Referring to one of the alleged leaders, the public prosecutor stated that the prosecution had asked Nasser Zefzafi, and that he had answered that the police had not used any violence against him.
The public prosecutor said that the government had shown that this constituted a criminal conspiracy, that defendants offended society as a whole, and that they must face heavy sanctions since they offended all Moroccans.
Among those missing from the hearing was advocate Abdessadek Elbouchtawi. According to his defense colleagues, Mr. Elbouchtawi had served pro bono as a leading counsel for these clients. Fearing arrest, he suddenly fled Morocco a few weeks earlier to seek political asylum in France. The government’s purpose or effect, of course, was to sow fear among his remaining colleagues in the defense bar. There was, however, no evidence of intimidation among the twelve to fifteen defense lawyers in court. One of the leading counsel present, Maȋtre Mohamed Aghnaj, told us that about 60 Moroccan lawyers are serving pro bono to represent these 43 defendants.
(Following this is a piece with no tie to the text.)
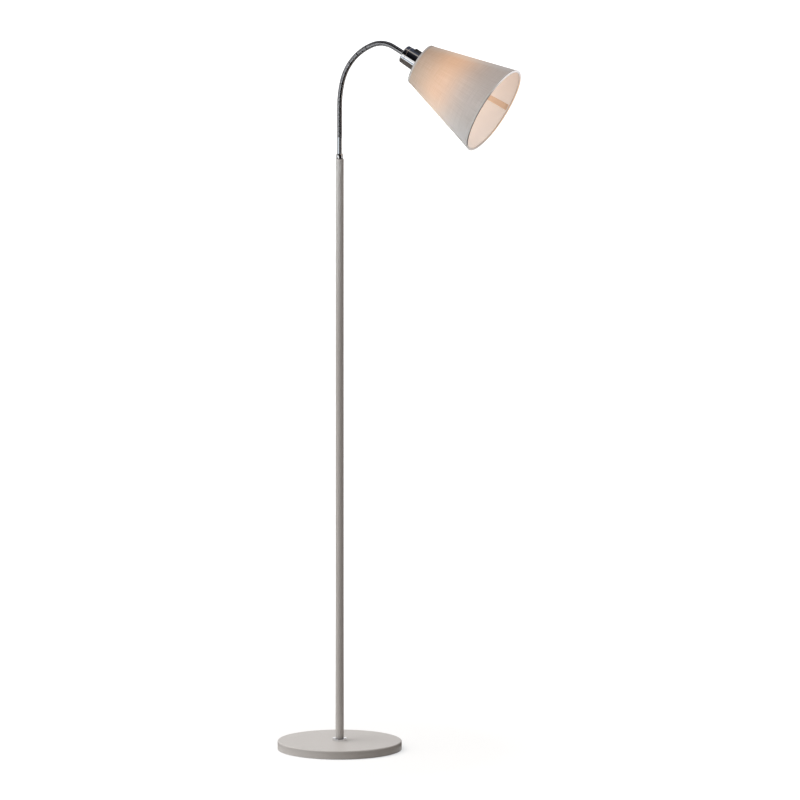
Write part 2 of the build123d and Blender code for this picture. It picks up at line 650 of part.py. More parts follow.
def rocker_bezel():
    """The frame round the rocker: a border on the cup and walls that reach down to the switch body."""
    half_length = SWITCH_LENGTH / 2
    half_width = SWITCH_WIDTH / 2
    top = cup_radius(SWITCH_CENTRE) + BEZEL_PROUD
    border = block(
        (PIN_HEIGHT, top),
        (-half_width - BEZEL_BORDER, half_width + BEZEL_BORDER),
        (SWITCH_CENTRE - half_length - BEZEL_BORDER, SWITCH_CENTRE + half_length + BEZEL_BORDER),
    )
    border = chamfer(border.faces().sort_by(Axis.X)[-1].edges(), BEZEL_PROUD / 3)
    border -= turned(
        (0, 0), (cup_radius(0) + FIT, 0), (cup_radius(CUP_LENGTH) + FIT, CUP_LENGTH), (0, CUP_LENGTH))
    walls = block(
        (PIN_HEIGHT - PIN_DIAMETER, top - BEZEL_PROUD / 2),
        (-half_width, half_width),
        (SWITCH_CENTRE - half_length, SWITCH_CENTRE + half_length),
    )
    frame = border + walls
    window = ROCKER_RADIUS + ROCKER_GAP
    side = ROCKER_WIDTH / 2 + ROCKER_GAP
    frame -= block((0, CUP_DIAMETER), (-side, side), (SWITCH_CENTRE - window, SWITCH_CENTRE + window))
    return frame - pin_bar(PIN_DIAMETER / 2 + PIN_FIT, SWITCH_WIDTH)


def pin_bar(radius, length):
    """A bar across the switch on the rocker's pivot line."""
    return Pos(PIN_HEIGHT, 0, SWITCH_CENTRE) * Rotation(90, 0, 0) * Cylinder(radius, length)


def rocker_pin():
    return pin_bar(PIN_DIAMETER / 2, SWITCH_WIDTH - 2 * PIN_INSET)


def rocker():
    """A dished key, tilted onto its front end, which is the on position."""
    end = ROCKER_RADIUS
    outline = Polyline(
        (-ROCKER_FLOOR, -end), (ROCKER_TOP, -end), (ROCKER_TOP - ROCKER_DISH, 0), (ROCKER_TOP, end),
        (-ROCKER_FLOOR, end), close=True,
    )
    profile = make_face(Plane.XZ * outline) & (Plane.XZ * Circle(end))
    body = extrude(profile, ROCKER_WIDTH / 2, both=True)
    body -= Rotation(90, 0, 0) * Cylinder(PIN_DIAMETER / 2 + PIN_CLEARANCE, ROCKER_WIDTH + 2 * PAST)
    return Pos(PIN_HEIGHT, 0, SWITCH_CENTRE) * Rotation(0, -ROCKER_TILT, 0) * body


# ---- bulb ----
def bulb_glass():
    """A round glass with a waist down to its cap, hollow and open inside the cap."""
    radius = BULB_DIAMETER / 2
    neck = BULB_NECK_DIAMETER / 2
    centre = BULB_TIP + BULB_LENGTH - radius
    neck_top = BULB_TIP + BULB_TIP_HEIGHT + BULB_CAP_LENGTH
    neck_bottom = neck_top - GLASS_IN_CAP
    leave = radians(BULB_WAIST_ANGLE)

    def outline(shrink):
        ball = radius - shrink
        foot = (neck - shrink, neck_bottom)
        shoulder = (neck - shrink, neck_top)
        join = (ball * cos(leave), centre + ball * sin(leave))
        side = (ball, centre)
        top = (0, centre + ball)
        waist = TangentArc(shoulder, join, tangent=(0, 1))
        edges = [Line((0, neck_bottom), foot), Line(foot, shoulder), waist]
        edges += [ThreePointArc(join, side, top), Line(top, (0, neck_bottom))]
        return revolve(make_face(Plane.XZ * Wire(edges)), Axis.Z)

    cavity = outline(BULB_GLASS) + disc(neck - BULB_GLASS, neck_bottom - PAST, neck_bottom + PAST)
    return outline(0) - cavity


def bulb_cap():
    """The screw cap as a ribbed cup round the glass's foot."""
    bottom = BULB_TIP + BULB_TIP_HEIGHT
    top = bottom + BULB_CAP_LENGTH
    crest = BULB_CAP_DIAMETER / 2
    valley = crest - CAP_THREAD_DEPTH
    socket = BULB_NECK_DIAMETER / 2 + FIT
    step = top - GLASS_IN_CAP - FIT
    hollow = socket - CAP_STEP
    thread = bottom + CAP_SHOULDER
    outline = [(0, bottom), (BULB_TIP_DIAMETER / 2 + CAP_STEP, bottom), (valley, thread)]
    for rib in range(CAP_THREADS):
        base = thread + rib * CAP_THREAD_PITCH
        outline += [(crest, base + CAP_THREAD_PITCH / 2), (valley, base + CAP_THREAD_PITCH)]
    outline += [(valley, top), (socket, top), (socket, step), (hollow, step)]
    outline += [(hollow, thread + CAP_STEP), (0, bottom + CAP_STEP)]
    return turned(*outline)


def bulb_contact():
    return disc(BULB_TIP_DIAMETER / 2, BULB_TIP, BULB_TIP + BULB_TIP_HEIGHT)


def bulb_filament():
    """Glass stem that stands on the cap's step and carries upright light sticks on a small plate."""
    foot = BULB_TIP + BULB_TIP_HEIGHT + BULB_CAP_LENGTH - GLASS_IN_CAP
    centre = BULB_TIP + BULB_LENGTH - BULB_DIAMETER / 2
    low = centre - FILAMENT_LENGTH / 2
    seat = BULB_NECK_DIAMETER / 2 - BULB_GLASS - FIT
    stem = disc(seat, foot, foot + GLASS_IN_CAP) + disc(STEM_DIAMETER / 2, foot, low)
    stem += disc(FILAMENT_SPREAD / 2 + FILAMENT_DIAMETER, low - FILAMENT_PLATE, low)
    stick = Pos(FILAMENT_SPREAD / 2, 0, 0) * disc(FILAMENT_DIAMETER / 2, low, low + FILAMENT_LENGTH)
    for i in range(FILAMENTS):
        stem += Rotation(0, 0, i * 360 / FILAMENTS) * stick
    return stem


# ---- shade ----
def shade_radius(along, inset=0.0):
    """The cloth's outside radius at a length below the top rim, less an inset across the axis."""
    return SHADE_TOP_DIAMETER / 2 + SHADE_SLOPE * along - inset


def shade_layer(start, end, inset, thickness):
    """A conical layer of the shade between two lengths below its top rim."""
    return Pos(0, 0, SHADE_START) * turned(
        (shade_radius(start, inset + thickness), start), (shade_radius(start, inset), start),
        (shade_radius(end, inset), end), (shade_radius(end, inset + thickness), end),
    )


def shade_fabric():
    return shade_layer(0, SHADE_LENGTH, 0, CLOTH_THICKNESS)


def shade_liner():
    return shade_layer(0, SHADE_LENGTH, LINER_INSET, LINER_THICKNESS)


def rim_ring(along):
    """A round wire inside the shade, touching its lining."""
    across = (RING_WIRE / 2 + LAYER_GAP) * sqrt(1 + SHADE_SLOPE ** 2)
    centre = shade_radius(along, INSIDE_INSET) - across
    return Pos(0, 0, SHADE_START + along) * Torus(centre, RING_WIRE / 2), centre


def shade_carrier():
    """Welded wire frame: a plate on the lampholder, three arms and the ring in the top rim."""
    ring, ring_radius = rim_ring(RING_WIRE / 2)
    bore = HOLDER_THREAD_DIAMETER / 2 + THREAD_CLEARANCE
    plate = tube(CARRIER_DIAMETER / 2, bore, CUP_LENGTH, CUP_LENGTH + CARRIER_THICKNESS)
    frame = plate + ring
    start_radius = CARRIER_DIAMETER / 2 - CARRIER_ARM_DIAMETER / 2
    start_height = CUP_LENGTH + CARRIER_THICKNESS / 2
    end_height = SHADE_START + RING_WIRE / 2
    reach = ring_radius - start_radius
    drop = end_height - start_height
    length = sqrt(reach ** 2 + drop ** 2)
    tilt = degrees(atan2(reach, drop))
    arm = disc(CARRIER_ARM_DIAMETER / 2, 0, length)
    arm = Pos(start_radius, 0, start_height) * Rotation(0, tilt, 0) * arm
    for i in range(CARRIER_ARMS):
        frame += Rotation(0, 0, CARRIER_ARM_ANGLE + i * 360 / CARRIER_ARMS) * arm
    return frame


def shade_bottom_ring():
    return rim_ring(SHADE_LENGTH - RING_WIRE / 2)[0]


def rim_trim(rim, inward):
    """A folded strip over a rim: a leg on the cloth, a fold past the edge and a lip under the wire."""
    out = TRIM_THICKNESS
    gap = LAYER_GAP
    near = rim - inward * TRIM_WIDTH
    past = rim + inward * (TRIM_THICKNESS + gap)
    just = rim + inward * gap
    inner = INSIDE_INSET + RING_WIRE + 2 * gap
    return Pos(0, 0, SHADE_START) * turned(
        (shade_radius(near, -gap), near), (shade_radius(near, -gap - out), near),
        (shade_radius(past, -gap - out), past), (shade_radius(past, inner), past),
        (shade_radius(just, inner), just), (shade_radius(just, -gap), just),
    )


def shade_seam():
    """The lap strip that runs down the inside of the lining between the two ring wires."""
    start = RING_WIRE + SEAM_END_GAP
    end = SHADE_LENGTH - RING_WIRE - SEAM_END_GAP
    layer = shade_layer(start, end, LINER_INSET + LINER_THICKNESS + SEAM_GAP, SEAM_THICKNESS)
    half = SEAM_WIDTH / 2
    strip = block((0, SHADE_BOTTOM_DIAMETER), (-half, half), (0, SHADE_START + SHADE_LENGTH))
    return layer & (Rotation(0, 0, SEAM_ANGLE) * strip)


def upright_pieces():
    """Pieces of the base, the pole and the neck, in the lamp's frame."""
    pieces = {
        "base_cover": base_cover(),
        "base_weight": base_weight(),
        "base_pad": base_pad(),
        "inlet_grommet": inlet_grommet(),
        "base_washer": base_washer(),
        "base_nut": base_nut(),
        "base_stud": base_stud(),
        "foot_flange": foot_flange(),
        "pole_lower": pole_tube(0),
        "pole_middle": pole_tube(1),
        "pole_upper": pole_tube(2),
        "pole_foot_bush": bush(BASE_HEIGHT, BASE_HEIGHT + FOOT_BUSH_LENGTH, THREAD_HOLE_RADIUS),
        "pole_joiner_lower": pole_joiner(1),
        "pole_joiner_upper": pole_joiner(2),
        "pole_top_bush": bush(POLE_TOP - TOP_BUSH_LENGTH, POLE_TOP, THREAD_HOLE_RADIUS),
        "neck_collar": neck_collar(),
        "neck_foot_ferrule": neck_foot_ferrule(),
        "mains_flex": mains_flex(),
    }
    pieces.update(neck_pieces())
    return pieces


def head_pieces():
    """Pieces of the head, in the head's frame."""
    return {
        "neck_head_ferrule": neck_head_ferrule(),
        "neck_lock_nut": neck_lock_nut(),
        "cup_rear_cap": cup_rear_cap(),
        "cup_sleeve": cup_sleeve(),
        "switch_body": switch_body(),
        "rocker_bezel": rocker_bezel(),
        "rocker_pin": rocker_pin(),
        "rocker": rocker(),
        "lampholder_body": lampholder_body(),
        "lampholder_shell": lampholder_shell(),
        "centre_contact": centre_contact(),
        "terminal_screws": terminal_screws(),
        "shade_nut": shade_nut(),
        "bulb_glass": bulb_glass(),
        "bulb_cap": bulb_cap(),
        "bulb_contact": bulb_contact(),
        "bulb_filament": bulb_filament(),
        "shade_carrier": shade_carrier(),
        "shade_bottom_ring": shade_bottom_ring(),
        "shade_liner": shade_liner(),
        "shade_fabric": shade_fabric(),
        "shade_top_trim": rim_trim(0, -1),
        "shade_bottom_trim": rim_trim(SHADE_LENGTH, 1),
        "shade_seam": shade_seam(),
    }


def main():
    os.makedirs("parts", exist_ok=True)
    pieces = upright_pieces()
    for name, shape in head_pieces().items():
        pieces[name] = HEAD.location * shape
    for name, shape in pieces.items():
        export_step(shape, f"parts/{name}.step")
    for i in range(NECK_JOINTS):
        point, angle = neck_point((i + 0.5) * JOINT_SPACING)
        print(f"bend {i + 1}: x {point.X:.4f} z {point.Z:.4f} angle {degrees(angle):.3f}")
    pivot = HEAD.from_local_coords(Vector(PIN_HEIGHT, 0, SWITCH_CENTRE))
    print(f"rocker pivot: x {pivot.X:.4f} z {pivot.Z:.4f}")
    print(f"head: x {HEAD_POINT.X:.4f} z {HEAD_POINT.Z:.4f} angle {degrees(HEAD_ANGLE):.3f}")
    print(f"neck length {NECK_LENGTH:.2f}")


main()
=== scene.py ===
import math

import bmesh
import bpy
from mathutils import Matrix, Vector

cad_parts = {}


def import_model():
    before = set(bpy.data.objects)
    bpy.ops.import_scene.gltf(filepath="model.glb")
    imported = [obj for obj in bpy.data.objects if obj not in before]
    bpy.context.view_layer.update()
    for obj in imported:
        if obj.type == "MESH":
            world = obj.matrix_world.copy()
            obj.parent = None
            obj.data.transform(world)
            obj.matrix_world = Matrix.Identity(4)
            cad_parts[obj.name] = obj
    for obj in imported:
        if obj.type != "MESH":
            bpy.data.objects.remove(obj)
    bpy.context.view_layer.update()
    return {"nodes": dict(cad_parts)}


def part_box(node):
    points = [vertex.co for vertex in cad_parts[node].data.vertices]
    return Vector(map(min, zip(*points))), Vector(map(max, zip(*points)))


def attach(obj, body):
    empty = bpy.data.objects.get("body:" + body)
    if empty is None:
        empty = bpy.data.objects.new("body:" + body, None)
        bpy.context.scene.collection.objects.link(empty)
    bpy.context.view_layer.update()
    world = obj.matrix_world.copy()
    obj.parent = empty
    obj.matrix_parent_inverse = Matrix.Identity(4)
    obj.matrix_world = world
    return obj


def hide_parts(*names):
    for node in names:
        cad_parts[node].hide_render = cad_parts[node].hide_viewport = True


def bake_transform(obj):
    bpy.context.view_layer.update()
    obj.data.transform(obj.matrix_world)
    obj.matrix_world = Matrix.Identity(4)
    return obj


# A gooseneck reading floor lamp, dressed for its portrait. Lengths are in metres, angles in radians.
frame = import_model()

MM = 0.001
FULL_TURN = 2 * math.pi

# ---- sizes shared with the part's source ----
BASE_HEIGHT = 17.5 * MM
NECK_BOTTOM = 1201.3 * MM        # where the winding starts
NECK_RISER = 60.0 * MM           # its straight stretch up
NECK_ARCS = (                    # radius, and turn in degrees
    (211.6 * MM, 13.7),
    (111.3 * MM, 52.8),
    (51.3 * MM, 51.0),
)
NECK_RUN = 22.5 * MM             # its straight stretch down to the head
NECK_JOINTS = 12
NECK_RADIUS = 5.2 * MM
NECK_BORE = 3.25 * MM
COIL_PITCH = 2.4 * MM
COIL_DEPTH = 0.55 * MM
SHOULDER_LENGTH = 1.5 * MM
FLEX_RADIUS = 2.3 * MM
FLEX_IN_HEAD = 9.0 * MM
SHADE_START = 39.5 * MM
SHADE_LENGTH = 173.5 * MM
SHADE_TOP = 41.6 * MM            # radii of the shade's rims
SHADE_BOTTOM = 90.1 * MM
CLOTH = 0.5 * MM
LAYER_GAP = 0.05 * MM
RING_WIRE = 2.6 * MM
TRIM_WIDTH = 4.0 * MM
TRIM_THICKNESS = 0.45 * MM
SEAM_WIDTH = 9.0 * MM
SEAM_GAP = 0.25 * MM
SEAM_ANGLE = math.radians(-98.0)
SLOPE = (SHADE_BOTTOM - SHADE_TOP) / SHADE_LENGTH
BODIES = ["root"] + [f"neck_{i:02d}" for i in range(1, NECK_JOINTS)] + ["head"]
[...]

Adapting the line from Hamlet, “The (judge) doth protest too much, methinks,” captures the facial absurdity of the Court’s repeated protestations that politics had nothing to do with this infamous prosecution. The hearings we observed presented a textbook case of the high-visibility show trial featuring the familiar ingredients: confessions extracted by torture; extended pre-trial detentions with solitary confinement; overreaching public prosecutors; overcharging indictments; vaguely worded laws; reliance on illegally obtained evidence; defense counsel in fear of arrest; a Presiding Judge’s language and demeanor devoid of any semblance of impartiality; and the foreordained outcome, all accomplished while maintaining a facade of conventional, institutional normality.